(Problem) Find each line with the string "manifold" and report it.
--- start of Records shown ---
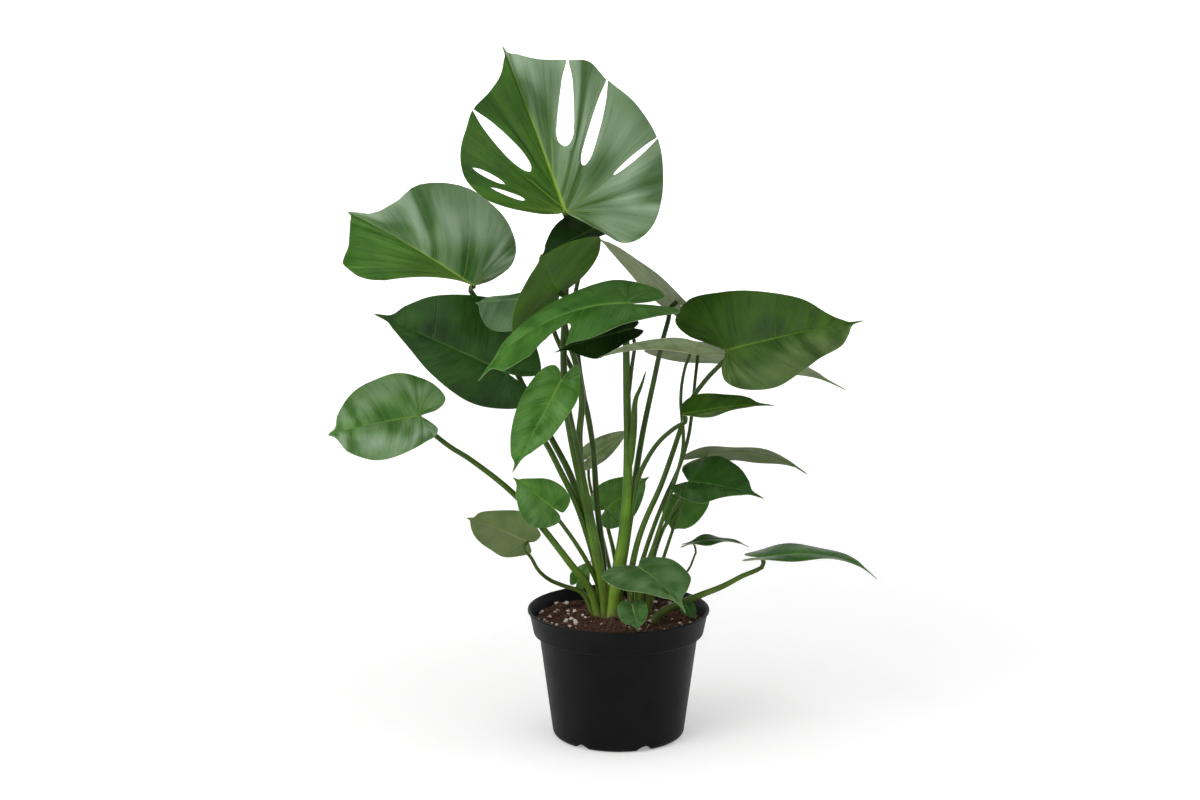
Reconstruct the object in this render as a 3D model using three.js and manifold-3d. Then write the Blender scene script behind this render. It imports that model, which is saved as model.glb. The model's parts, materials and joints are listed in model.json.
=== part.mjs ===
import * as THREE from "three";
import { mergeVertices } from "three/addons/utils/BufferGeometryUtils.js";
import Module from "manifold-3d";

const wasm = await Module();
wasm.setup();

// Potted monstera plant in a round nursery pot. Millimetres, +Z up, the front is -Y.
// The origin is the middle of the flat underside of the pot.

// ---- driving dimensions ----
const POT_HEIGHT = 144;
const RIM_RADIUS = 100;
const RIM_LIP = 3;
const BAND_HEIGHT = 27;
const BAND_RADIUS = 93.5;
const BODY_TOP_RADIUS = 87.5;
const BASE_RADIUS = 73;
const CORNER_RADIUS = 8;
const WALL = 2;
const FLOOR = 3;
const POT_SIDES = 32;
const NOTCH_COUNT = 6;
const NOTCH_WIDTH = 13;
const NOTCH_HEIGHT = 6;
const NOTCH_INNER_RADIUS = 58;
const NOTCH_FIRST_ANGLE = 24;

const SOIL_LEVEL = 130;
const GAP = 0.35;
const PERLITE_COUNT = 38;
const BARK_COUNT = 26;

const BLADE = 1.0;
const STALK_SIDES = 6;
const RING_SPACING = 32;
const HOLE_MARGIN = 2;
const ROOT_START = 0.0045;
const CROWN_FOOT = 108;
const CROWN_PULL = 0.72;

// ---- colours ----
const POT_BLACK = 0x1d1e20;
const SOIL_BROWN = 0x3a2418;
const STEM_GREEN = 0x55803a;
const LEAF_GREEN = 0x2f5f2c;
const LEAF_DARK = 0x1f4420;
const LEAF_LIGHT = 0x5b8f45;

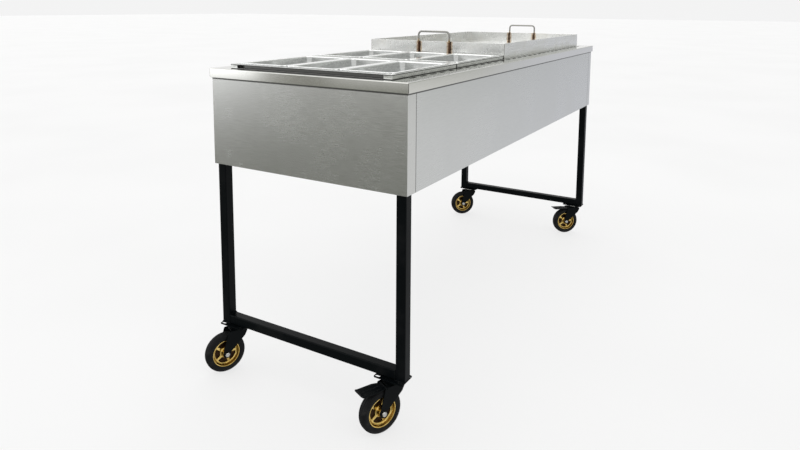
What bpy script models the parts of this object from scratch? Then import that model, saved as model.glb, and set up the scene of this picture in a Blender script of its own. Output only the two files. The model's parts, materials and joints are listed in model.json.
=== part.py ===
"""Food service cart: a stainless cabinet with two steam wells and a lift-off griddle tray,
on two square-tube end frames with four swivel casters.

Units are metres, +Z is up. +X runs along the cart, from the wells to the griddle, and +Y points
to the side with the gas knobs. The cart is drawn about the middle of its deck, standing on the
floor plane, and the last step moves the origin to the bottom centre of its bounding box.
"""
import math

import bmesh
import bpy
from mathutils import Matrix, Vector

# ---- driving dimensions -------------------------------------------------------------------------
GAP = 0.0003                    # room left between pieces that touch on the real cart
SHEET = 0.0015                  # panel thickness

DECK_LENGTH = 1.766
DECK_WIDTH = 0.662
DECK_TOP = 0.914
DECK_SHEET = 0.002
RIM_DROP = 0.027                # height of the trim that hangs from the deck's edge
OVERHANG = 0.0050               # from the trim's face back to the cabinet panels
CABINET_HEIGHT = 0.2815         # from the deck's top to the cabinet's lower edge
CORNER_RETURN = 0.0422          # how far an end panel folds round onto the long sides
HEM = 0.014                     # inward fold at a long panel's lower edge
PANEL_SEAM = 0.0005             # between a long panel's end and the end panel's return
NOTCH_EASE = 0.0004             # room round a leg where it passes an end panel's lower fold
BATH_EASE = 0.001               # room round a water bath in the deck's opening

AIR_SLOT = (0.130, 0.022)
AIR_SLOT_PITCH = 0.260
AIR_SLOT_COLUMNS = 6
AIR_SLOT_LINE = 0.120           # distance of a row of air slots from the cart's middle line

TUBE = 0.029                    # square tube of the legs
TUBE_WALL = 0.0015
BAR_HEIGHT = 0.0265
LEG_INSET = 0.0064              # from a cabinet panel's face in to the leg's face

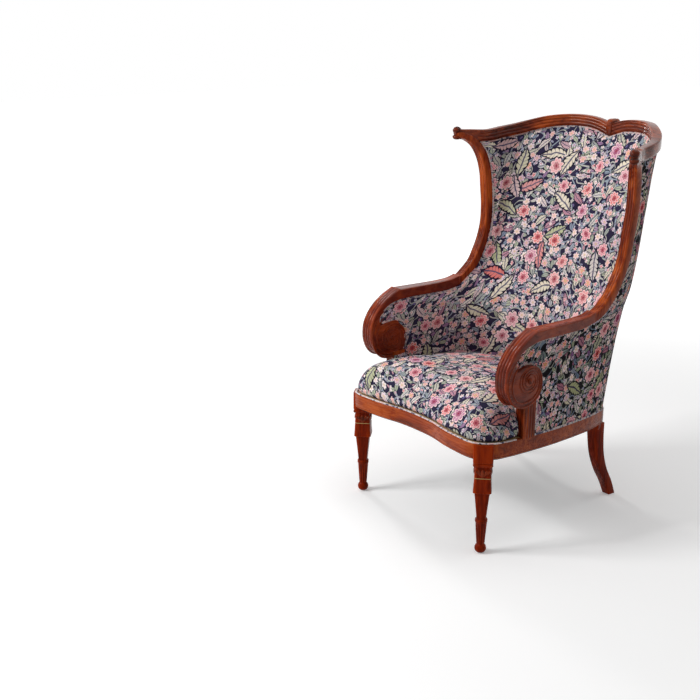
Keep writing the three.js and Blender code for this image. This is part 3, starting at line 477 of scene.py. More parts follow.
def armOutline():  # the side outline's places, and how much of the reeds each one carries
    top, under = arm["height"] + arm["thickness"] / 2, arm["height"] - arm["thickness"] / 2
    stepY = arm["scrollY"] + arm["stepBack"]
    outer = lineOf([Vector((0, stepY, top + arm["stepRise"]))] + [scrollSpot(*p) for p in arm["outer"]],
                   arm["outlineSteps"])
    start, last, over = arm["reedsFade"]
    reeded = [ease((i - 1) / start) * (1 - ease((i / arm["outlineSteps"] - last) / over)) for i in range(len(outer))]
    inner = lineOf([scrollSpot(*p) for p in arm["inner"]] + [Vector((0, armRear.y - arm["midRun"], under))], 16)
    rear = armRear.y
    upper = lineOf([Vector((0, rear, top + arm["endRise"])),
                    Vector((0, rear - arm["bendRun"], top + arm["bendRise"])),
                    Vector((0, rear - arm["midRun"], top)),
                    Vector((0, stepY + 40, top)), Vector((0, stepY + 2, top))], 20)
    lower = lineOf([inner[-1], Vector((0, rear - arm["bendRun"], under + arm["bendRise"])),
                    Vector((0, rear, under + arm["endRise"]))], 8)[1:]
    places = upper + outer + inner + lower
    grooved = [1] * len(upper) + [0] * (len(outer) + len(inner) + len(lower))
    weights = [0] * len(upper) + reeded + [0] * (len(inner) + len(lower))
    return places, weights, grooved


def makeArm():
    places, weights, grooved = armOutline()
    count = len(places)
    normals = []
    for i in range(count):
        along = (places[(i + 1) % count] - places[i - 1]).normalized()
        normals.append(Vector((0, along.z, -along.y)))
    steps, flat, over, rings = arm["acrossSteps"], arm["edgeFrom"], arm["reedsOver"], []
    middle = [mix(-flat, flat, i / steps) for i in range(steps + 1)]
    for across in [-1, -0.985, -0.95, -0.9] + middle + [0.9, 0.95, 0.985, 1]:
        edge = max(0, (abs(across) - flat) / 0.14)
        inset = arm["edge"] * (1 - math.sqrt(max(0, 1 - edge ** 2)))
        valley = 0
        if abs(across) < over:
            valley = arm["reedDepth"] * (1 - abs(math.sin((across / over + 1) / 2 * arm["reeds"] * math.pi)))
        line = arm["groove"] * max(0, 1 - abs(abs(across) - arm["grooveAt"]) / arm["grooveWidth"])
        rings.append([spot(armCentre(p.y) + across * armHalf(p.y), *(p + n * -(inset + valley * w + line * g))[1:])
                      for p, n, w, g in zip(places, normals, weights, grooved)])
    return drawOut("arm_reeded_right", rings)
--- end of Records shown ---
(Exercise result)
Reconstruct the object in this render as a 3D model using three.js and manifold-3d. Then write the Blender scene script behind this render. It imports that model, which is saved as model.glb. The model's parts, materials and joints are listed in model.json.
import Module from "manifold-3d";